The government’s Mangrove Alliance for Climate 20% target of mangrove restoration seems to be based on the initial target of the Global Mangrove Alliance, an alternate collaboration NGOs, governments, scientists, industry, local communities, and funders.

“We worked with a team of scientists to develop and endorse a new scientifically valid target for the Global Mangrove Alliance of restoring 4092 km2 or 5.6% of the global mangrove area by 2030,” said Dr Christina Buelow from the Australian Rivers Institute and the Coastal and Marine Research Centre.

“This is half of the best scientific estimate of land available for mangrove restoration, 8183 km2.”

Half of Australia’s restorable mangrove habitat area (224 km2) could be rehabilitated by 2030, if restoration was done at a rate of 32 km2 per year.

“Obviously, we would need to back this up with ending human-caused mangrove loss for coastal development in both Australia and overseas,” Dr Brown said.

“We estimate we could prevent the loss of 30 km2 in Australia by 2030 if development were stopped. Protecting mangroves is important because cutting down mangroves emits far more carbon than is captured annually by healthy mangroves.”

“In Australia rates of mangrove loss are relatively low compared to overseas, so bolstering protections in other countries with high rates of loss is also a priority.”
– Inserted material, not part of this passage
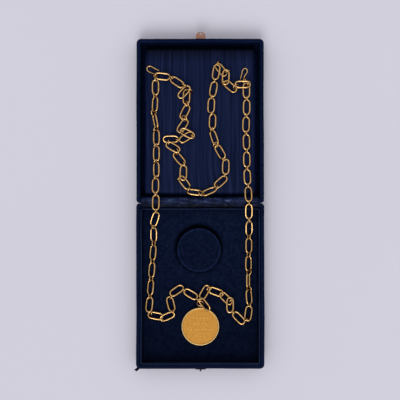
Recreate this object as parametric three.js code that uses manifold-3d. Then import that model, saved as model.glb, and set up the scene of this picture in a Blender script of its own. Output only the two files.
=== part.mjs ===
// A commemorative medallion on a long chain, lying in its open presentation box.
// Millimetres, +Z up, +X to the right, +Y from the base of the box towards its lid.
// The box is open flat, so both halves stand on the table with their hollows up.
// The origin is on the table, under the middle of the whole thing.

import * as THREE from 'three';
import { mergeVertices } from 'three/addons/utils/BufferGeometryUtils.js';
import Module from 'manifold-3d';

const wasm = await Module();
wasm.setup();

// Clearance between pieces that touch on the real object
const fit = 0.3;

// Box: two equal trays of covered board, back to back
const boxWidth = 127;
const trayLength = 164.5;
const trayHeight = 20;
const trayWall = 4;
const trayFloor = 3;
const frontCorner = 4.5;
const backCorner = 2;
const innerCorner = 2;
const edgeRound = 1.2;
const backGap = 0.6;

// Upright liner round the bed of the base, which the lid closes over
const collarThickness = 1.4;
const collarProud = 1;

// Velvet bed of the base, and the round velvet rest on it
const bedTop = 11;
const bedRound = 1;
const discDiameter = 43;
const discHeight = 3.2;
const discRound = 1.4;
const discX = -0.95;
const discY = -47;

// Padded lining of the lid, with a groove round it
const liningTop = 16.5;
const liningRound = 3.5;
const liningCorner = 4.5;
const grooveSide = 3.25;
const grooveEnd = 5.75;
const liningShift = 0.9;

// Cloth strip over the hinge, curling down inside the lid
const stripThickness = 1;
const stripOverBase = 3.6;
const stripEndGap = 1.3;
const curlWidth = 2.9;
const curlDrop = 3.3;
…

The Alliance is supporting mangrove conservation and restoration to combat climate change as mangroves store and capture significant amounts of carbon.

“Increased efforts to conserve and restore mangrove forests is great news as mangroves have historically been destroyed by coastal development, aquaculture and deforestation for farming, among other threats,” said Dr Buelow.

Mangroves also provide other important benefits to people, including providing habitats for fishery species, sheltering coasts from storms and are key habitats for endangered species.

Dr Brown notes that achieving the goal of 8183 km2 by 2030 will be challenging, even with significant investment in restoration and innovation in restoration techniques.

“Historically many large-scale restoration efforts have been unsuccessful. For example, in restoration projects mangroves have often been planted in places they don’t naturally grow, due to conflicting land uses.”

Many of the best places for mangrove restoration are on contested lands where local people may not want restoration

“With conflicting land uses, for instance farm-land or shrimp farms, we also need to work with communities to better collaborate on supporting mangrove restoration,” Dr Buelow said.

“We are hopefully that this announcement will mean strengthened protection for mangroves, new innovations that improve the success of restoration and increased investment in restoration actions, however, this requires science-based targets.

“Rapidly increasing efforts to restore mangroves is needed if governments are to deliver on the potential they hold for reducing carbon dioxide in the atmosphere and combating climate change.”